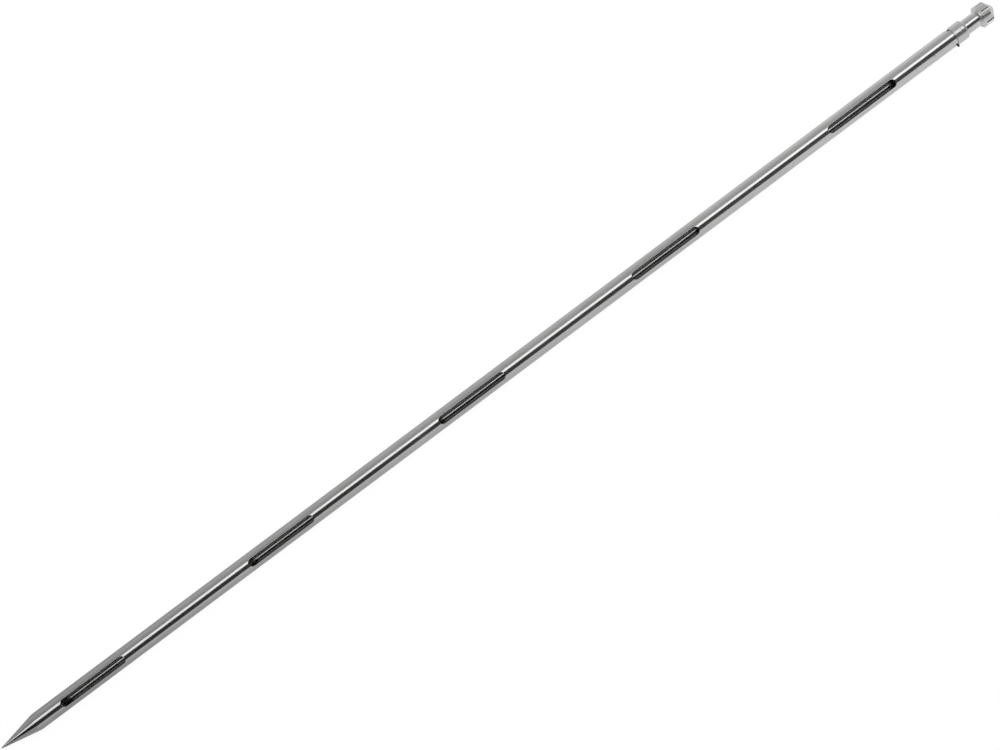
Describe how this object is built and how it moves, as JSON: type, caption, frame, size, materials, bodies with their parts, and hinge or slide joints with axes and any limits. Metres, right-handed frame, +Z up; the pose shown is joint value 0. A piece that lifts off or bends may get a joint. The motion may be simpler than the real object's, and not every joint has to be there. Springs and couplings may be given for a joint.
{
  "type": "double-tube sampling probe",
  "caption": "Long pointed steel double-tube probe with a row of slots; its fluted head turns the inner tube to open or close the sampling chambers.",
  "frame": {"origin": "middle of the bottom of the object's box as it lies on a flat surface", "axes": "+X runs along the probe from its point to its head, +Z is up, and the slots face up, leaning 18.5 degrees towards -Y"},
  "size_m": [1.6244, 0.0308, 0.0304],
  "materials": {
    "outer_steel": "polished stainless steel, finely brushed along the tube",
    "inner_steel": "drawn stainless steel tube, satin",
    "head_steel": "turned and polished stainless steel",
    "plug_steel": "turned stainless steel",
    "white_plastic": "turned white plastic rod",
    "pin_steel": "ground stainless steel",
    "dark_pin": "blackened steel"
  },
  "bodies": {
    "outer": {"outer_tube": "outer_steel", "pointed_tip": "outer_steel", "guide_pin": "pin_steel", "end_pin": "dark_pin"},
    "inner": {"inner_tube": "inner_steel", "foot_plug": "plug_steel", "partition_1": "white_plastic", "partition_2": "white_plastic", "partition_3": "white_plastic", "partition_4": "white_plastic", "turning_head": "head_steel", "stop_pin": "dark_pin"}
  },
  "joints": [
    {"name": "head_turn", "type": "hinge", "parent": "outer", "child": "inner", "pos_m": [0.74975, 0, 0.01513], "axis": [1, 0, 0.0018], "range_deg": [0, 210.11]}
  ]
}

* _Work to be completed_:
Extract each line from the listing above, please, and repeat it exactly.

* _Solution for this task_:
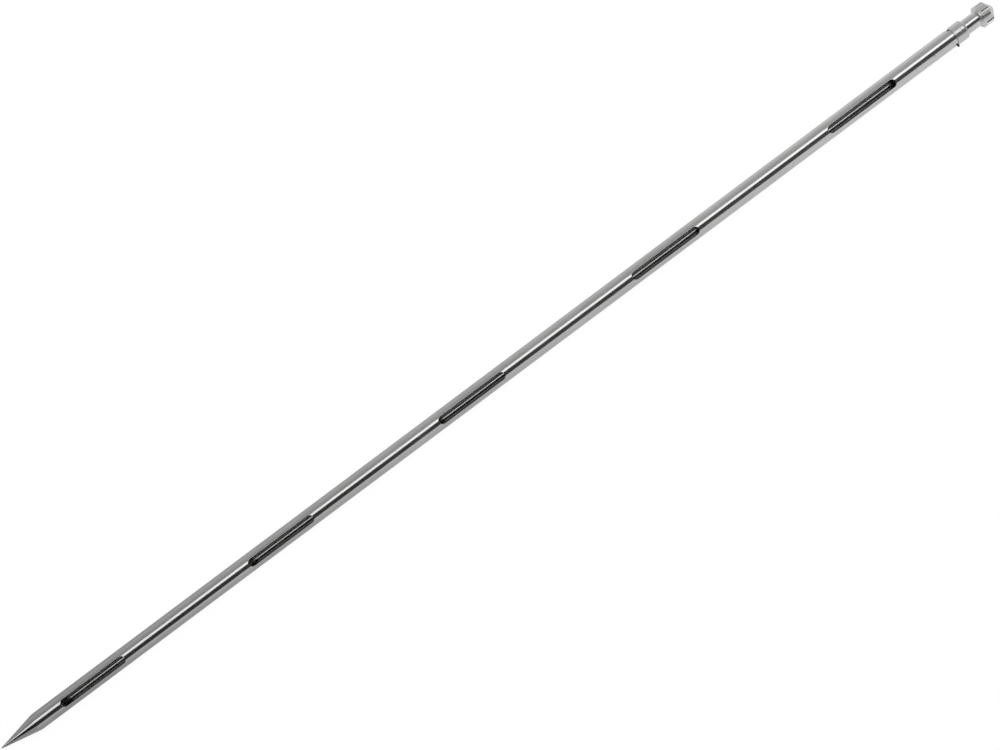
Describe how this object is built and how it moves, as JSON: type, caption, frame, size, materials, bodies with their parts, and hinge or slide joints with axes and any limits. Metres, right-handed frame, +Z up; the pose shown is joint value 0. A piece that lifts off or bends may get a joint. The motion may be simpler than the real object's, and not every joint has to be there. Springs and couplings may be given for a joint.
{
  "type": "double-tube sampling probe",
  "caption": "Long pointed steel double-tube probe with a row of slots; its fluted head turns the inner tube to open or close the sampling chambers.",
  "frame": {"origin": "middle of the bottom of the object's box as it lies on a flat surface", "axes": "+X runs along the probe from its point to its head, +Z is up, and the slots face up, leaning 18.5 degrees towards -Y"},
  "size_m": [1.6244, 0.0308, 0.0304],
  "materials": {
    "outer_steel": "polished stainless steel, finely brushed along the tube",
    "inner_steel": "drawn stainless steel tube, satin",
    "head_steel": "turned and polished stainless steel",
    "plug_steel": "turned stainless steel",
    "white_plastic": "turned white plastic rod",
    "pin_steel": "ground stainless steel",
    "dark_pin": "blackened steel"
  },
  "bodies": {
    "outer": {"outer_tube": "outer_steel", "pointed_tip": "outer_steel", "guide_pin": "pin_steel", "end_pin": "dark_pin"},
    "inner": {"inner_tube": "inner_steel", "foot_plug": "plug_steel", "partition_1": "white_plastic", "partition_2": "white_plastic", "partition_3": "white_plastic", "partition_4": "white_plastic", "turning_head": "head_steel", "stop_pin": "dark_pin"}
  },
  "joints": [
    {"name": "head_turn", "type": "hinge", "parent": "outer", "child": "inner", "pos_m": [0.74975, 0, 0.01513], "axis": [1, 0, 0.0018], "range_deg": [0, 210.11]}
  ]
}